CHRISTMAS-BOX, a small money-gift to persons in an inferior condition on the day after Christmas, which is hence popularly called boxingalay. The term, and also the custom, are essentially English, though the making of presents at this season and at the new year is of great antiquity. A number of interesting particulars concerning the Christmas-box will be found in Brand's Popular Antiquities. Here, we need refer only to the usage in its later aspect. Within the memory of middle-aged persons, the practice of giving Christmas-boxes, or petty presents, to apprentices, domestic servants, and tradesmen, had become a serious social nuisance, more particularly in Loudon, where every old custom seems to linger, and is most difficult to be got rid of. Householders felt under an obligation to give money to the apprentices in the shops where they dealt, also to various inferior parish officers, including scavengers and lamplighters; while shopkeepers, on the other hand, were equally impelled to make presents to the male and female servants of their customers.

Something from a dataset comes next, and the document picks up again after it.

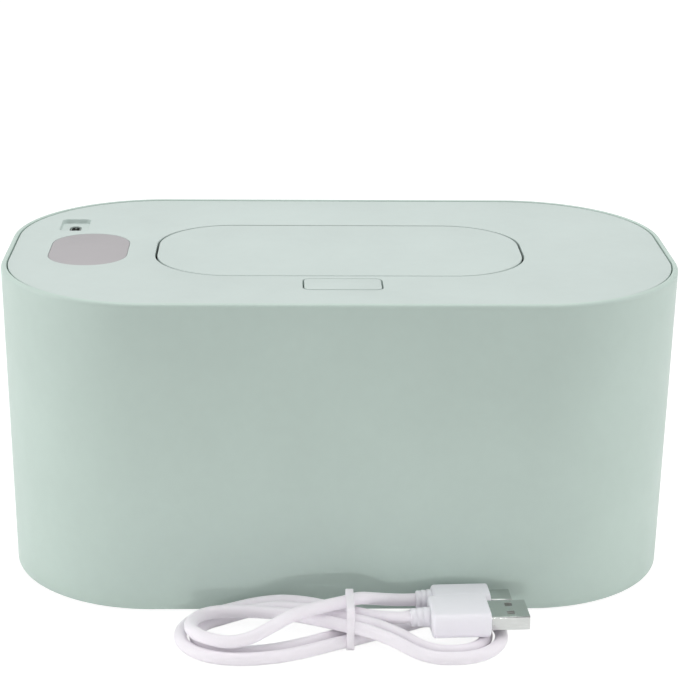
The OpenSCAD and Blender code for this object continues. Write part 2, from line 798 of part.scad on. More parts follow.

Thus, as referred to in Christmas, a poem:

" Gladly, the boy, with Christmas-box in hand, Throughout the town his devious route pursues; And, of his master's customers, implores The yearly mite: often his cash he shakes; The which, perchance. of coppers few consists, Whose dulcet jingle fills his little soul With joy." At length the Christmas-box system became such an intolerable grievance, that trades men stuck up notices in their windows that no Christmas-boxes would be given; and at the same time, the public authorities issued remonstrances to the same effect. At Christmas, 1836, the secretary of state for foreign affairs issued a circular to the different embassies, requesting a discontinuance of the customary gifts to the messengers of the foreign department, and other government servants. Since this period, the practice has greatly decreased, doubtless to the improvement of the self-respect of the parties interested.